Quel trionfo planetario portava con sé, inesorabile contrappasso, l’evaporazione autodistruttiva del leader. Figura problematica. Curato da bambino col Ritalin perché “iperattivo”. Figlio di separati. Disturbi bipolari, bronchite cronica, ulcera, flebite (un pezzo di cotone rimasto sull’ago di una siringa), vertebra spostata che premeva su un nervo. Dipendenza da oppiacei, eroinomane. Imbottito di Valium e Roipnol. Marito, dal 24 febbraio 1992, della non meno tossicodipendente Courtney Love, cantante delle Hole. Cobain non era pronto e fu spazzato via: 27enne, come da stereotipo.
L’ultimo disco nel 1993, In Utero, con la straziante All Apologies. Un concerto unplugged per Mtv, testamentario come quello di Layne Staley, voce degli Alice In Chains. Una figlia, che chiamò Frances Bean – oggi 19enne – per tributo all’attrice Farmer (“Frances”) e perché nell’ecografia il feto gli ricordò un fagiolo (“Bean”). Kurt era solo e la moglie non migliorava le cose: volgare, violenta, ambigua (in Last Days, il regista Gus Van Sant ipotizzerà un complotto di sedicenti “amici”). Dopo un’overdose nel luglio del ’93, la Love non chiamò l’ambulanza ma imbottì il marito di Narcan, un antagonista oppioide reperito illegalmente: intendeva ridestarlo a forza prima di un concerto. Ai primi di marzo del ’94, a Roma, Cobain passa una notte in coma farmacologico assediato dai giornalisti. Accetta di curarsi in una clinica di Los Angeles. Scappa il primo aprile, scavalcando un muro di due metri. Torna a Seattle. La Hole paga un detective per trovarlo. Non era difficile: bastava cercarlo nella sua casa sul Lago Washington. Si spara un colpo in testa, verosimilmente il 5 aprile, con un fucile a canne mozze. Come Hemingway. Lo trova un elettricista tre giorni dopo. Accanto al corpo c’è una (discussa) lettera d’addio che cita Freddie Mercury e Hey Hey, My My (Out of the Blue) di Neil Young: “Meglio bruciare in fretta che spegnersi lentamente”. Scrive: “Non provo più emozioni nell’ascoltare musica e nemmeno nel crearla (..) Devo essere uno di quei narcisisti che apprezzano le cose solo quando non ci sono più. (..) Ho bisogno di essere un po’ stordito per ritrovare l’entusiasmo che avevo da bambino (..) Penso sia solo perché io amo troppo e mi rammarico troppo per la gente”.

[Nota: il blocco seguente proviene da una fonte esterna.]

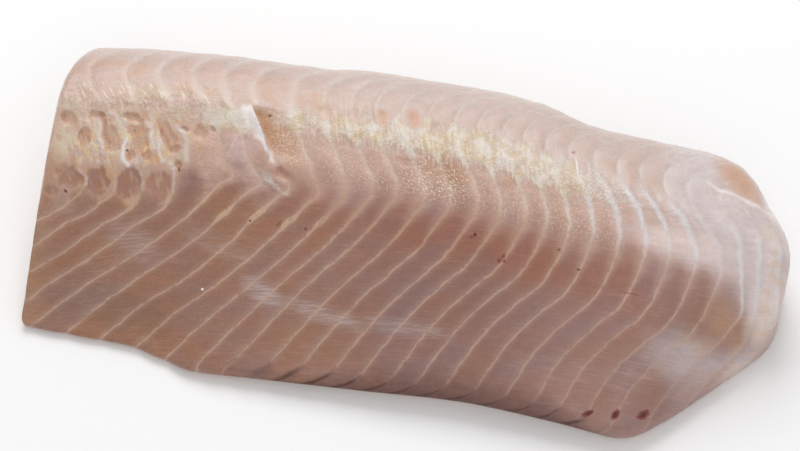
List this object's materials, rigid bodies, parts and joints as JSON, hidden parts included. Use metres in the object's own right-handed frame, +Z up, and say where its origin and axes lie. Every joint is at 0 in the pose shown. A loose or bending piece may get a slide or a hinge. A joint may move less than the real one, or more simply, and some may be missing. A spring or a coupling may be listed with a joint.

Fu cremato. Un terzo delle ceneri nel tempio buddhista di Ithaca a New York. Un terzo nel fiume Wishkah, che scorre sotto il ponte a cui non vogliono dare il suo nome. L’altro terzo alla vedova. La signora Love teneva le polveri in una borsa rosa a forma di orsetto. Tre anni fa gliel’hanno rubata.